Dans un tourbillon jouissif quoiqu’un peu foutraque, ou justement parce qu’un peu foutraque, les neufs comédien.ne.s passent de tableaux en tableaux pour nous faire vivre une succession éruptive de rituels festifs. D’une émission de télé menée tambour battant par un présentateur déjanté, on passe à un repas de famille où le malaise côtoie la bonne humeur, avant de se retrouver face à une bataille d’oreiller.
Avec un rythme effréné et dans un jeu malicieux qui ne cesse de briser le quatrième mur, et qui n’est pas sans nous rappeler l’univers des Chiens de Navarre, La Cabale fait de cette danse collective de la chenille, considérée comme populaire, comme beauf, un prisme de notre relation au regard de l’autre et notre rapport à nous-même. Une façon originale et cocasse de questionner notre rapport au ridicule et à la honte. Mais le collectif va plus loin, quand il décrète que cette idée de chenille géante contient même quelque chose de sociétal : l’un d’entre eux propose ainsi de l’ériger en véritable projet politique. Et effectivement, on se laisse convaincre : cela à bien quelque chose à voir avec le vivre-ensemble, avec la nécessité de remettre de la joie au cœur d’une actualité morose, et d’en finir avec le snobisme intellectuel qui divise nos sociétés.

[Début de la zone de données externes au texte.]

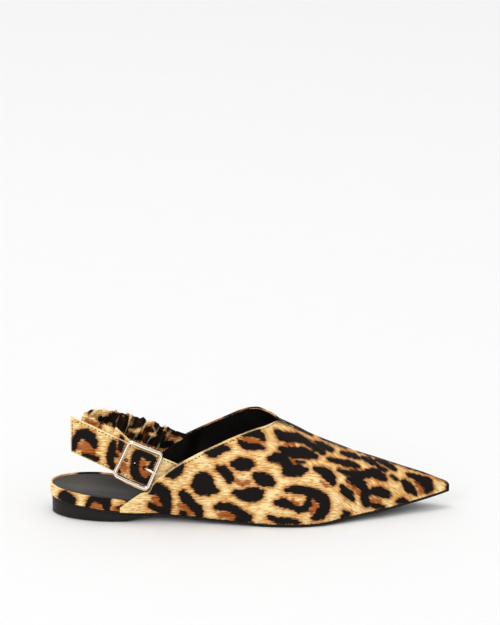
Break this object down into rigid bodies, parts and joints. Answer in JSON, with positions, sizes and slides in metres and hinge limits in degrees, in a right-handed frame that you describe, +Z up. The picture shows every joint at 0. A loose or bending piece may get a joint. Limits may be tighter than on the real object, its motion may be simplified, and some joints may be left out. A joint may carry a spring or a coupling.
{
  "type": "backless ballet flat",
  "caption": "Pointed flat with an open heel, leopard-print cloth upper, buckled slingback strap with ruched elastic, padded sock and low block heel.",
  "frame": {"origin": "on the floor, under the middle of the shoe's outline", "axes": "+X towards the toe, +Y towards the inner side of the foot, +Z up"},
  "size_m": [0.2656, 0.0778, 0.0712],
  "materials": {
    "print_cloth": "short-haired leopard print cloth",
    "sole_black": "satin black",
    "heel_black": "satin black",
    "band_cloth": "short-haired leopard print cloth",
    "sock_charcoal": "soft matt charcoal",
    "strap_cloth": "short-haired leopard print cloth",
    "ruched_cloth": "gathered leopard print cloth",
    "tab_cloth": "short-haired leopard print cloth",
    "buckle_metal": "polished pale gold",
    "prong_metal": "polished pale gold"
  },
  "bodies": {
    "root": {"upper": "print_cloth", "outsole": "sole_black", "heel": "heel_black", "heel_band": "band_cloth", "insole": "sock_charcoal", "strap": "strap_cloth", "elastic": "ruched_cloth", "tab": "tab_cloth", "buckle": "buckle_metal", "prong": "prong_metal"}
  },
  "joints": []
}
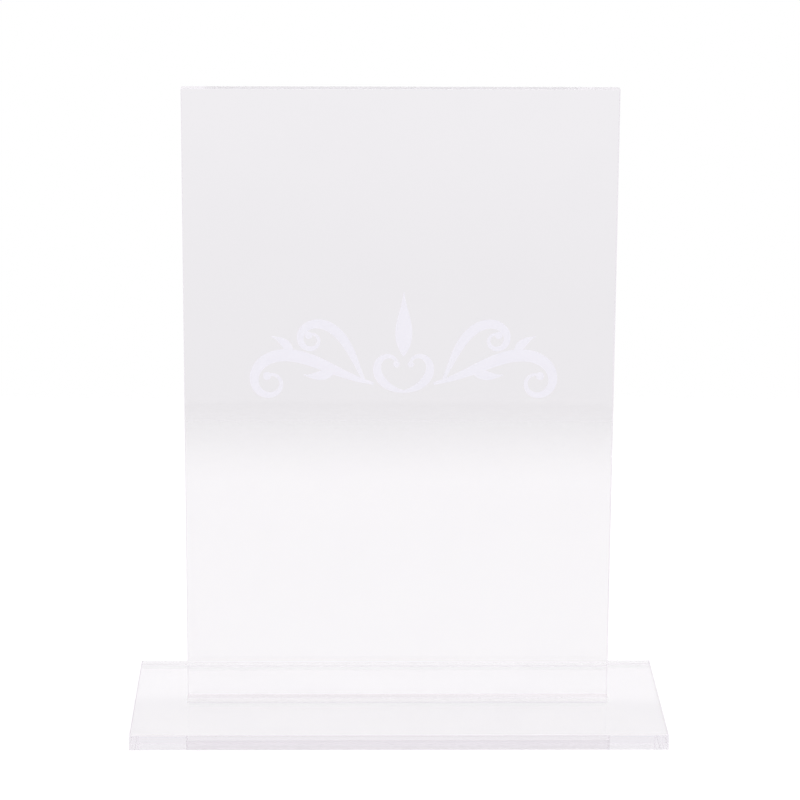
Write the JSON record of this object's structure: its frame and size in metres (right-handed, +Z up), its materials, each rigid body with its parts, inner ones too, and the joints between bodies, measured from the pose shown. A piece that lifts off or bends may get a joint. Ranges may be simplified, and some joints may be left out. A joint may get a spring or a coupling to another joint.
{
  "type": "table sign stand",
  "caption": "Clear upright panel that drops into a slot in a wide clear base plate, with a white scrollwork ornament on its front face.",
  "frame": {"origin": "middle of the underside of the base plate, on the table", "axes": "+Z up along the panel, front of the panel faces -Y, +X to the right seen from the front"},
  "size_m": [0.19, 0.078, 0.2286],
  "materials": {
    "base_sheet": "clear polished acrylic sheet, very faint cool tint, edges a little softer than the faces",
    "panel_sheet": "clear polished acrylic sheet, very faint lavender tint",
    "white_film": "white cut vinyl film, satin"
  },
  "bodies": {
    "stand_base": {"base_plate": "base_sheet"},
    "sign_panel": {"display_panel": "panel_sheet", "scroll_left": "white_film", "scroll_right": "white_film", "centre_loop": "white_film", "centre_drop": "white_film"}
  },
  "joints": [
    {"name": "panel_lift", "type": "slide", "parent": "stand_base", "child": "sign_panel", "axis": [0, 0, 1], "range_m": [0, 0.03]}
  ]
}
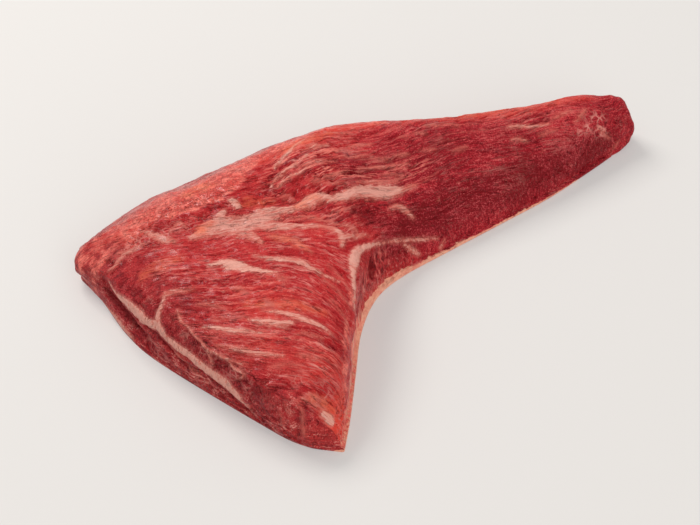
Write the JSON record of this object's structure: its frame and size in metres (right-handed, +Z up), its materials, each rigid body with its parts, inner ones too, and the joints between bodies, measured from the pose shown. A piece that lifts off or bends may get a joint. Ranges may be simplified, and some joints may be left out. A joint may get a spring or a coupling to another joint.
{
  "type": "raw beef tri-tip",
  "caption": "Whole raw tri-tip of beef, a broad lobe with a cut face that narrows round a hollow inner edge into a long tail, lying on its fat side.",
  "frame": {"origin": "middle of the bounding box, on the plane that the cut rests on", "axes": "+X from the lobe's thin corner to the tail (longest), +Y towards the rounded back, +Z up (shortest)"},
  "size_m": [0.32, 0.25, 0.0526],
  "materials": {
    "raw_beef": "moist, fine-grained raw beef with fat marbling"
  },
  "bodies": {
    "root": {"tri_tip": "raw_beef"}
  },
  "joints": []
}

Si on peut regretter que le propos se noie quelque peu dans une dramaturgie débridée qui aurait sans doute méritée d’être resserrée, cette Kermesse n’en reste pas moins truffée de bonnes idées portées par un humour à toute épreuve. Certaines scènes sont disons-le franchement, irrésistibles, comme cette parodie du Masque et la Plume, ou la chorégraphie de danse contemporaine au son de ce chef-d’œuvre de la Bande à Basile. Irrésistible aussi devient l’envie de se lever, de mettre ses mains sur l’épaule de son voisin et de démarrer, pour de bon, cette fameuse chenille, composée ce soir-là des 175 spectateurs enthousiastes !
© Denis Madder
Kermesse, création et mise en scène par le Collectif La Cabale
Avec : Marine Barbarit, Lola Blanchard, Alix Corre, Margaux Francioli, Akrem Hamdi, Aymeric Haumont, Charles Mathorez, Thomas Rio, Rony Wolff
Lumière : Pacome Boisselier, Francois Leneveu
Régie Lumière : Pacome Boisselier
Régie Son : Vinciane De Mulder ou Nils Glachant Morin (en alternance)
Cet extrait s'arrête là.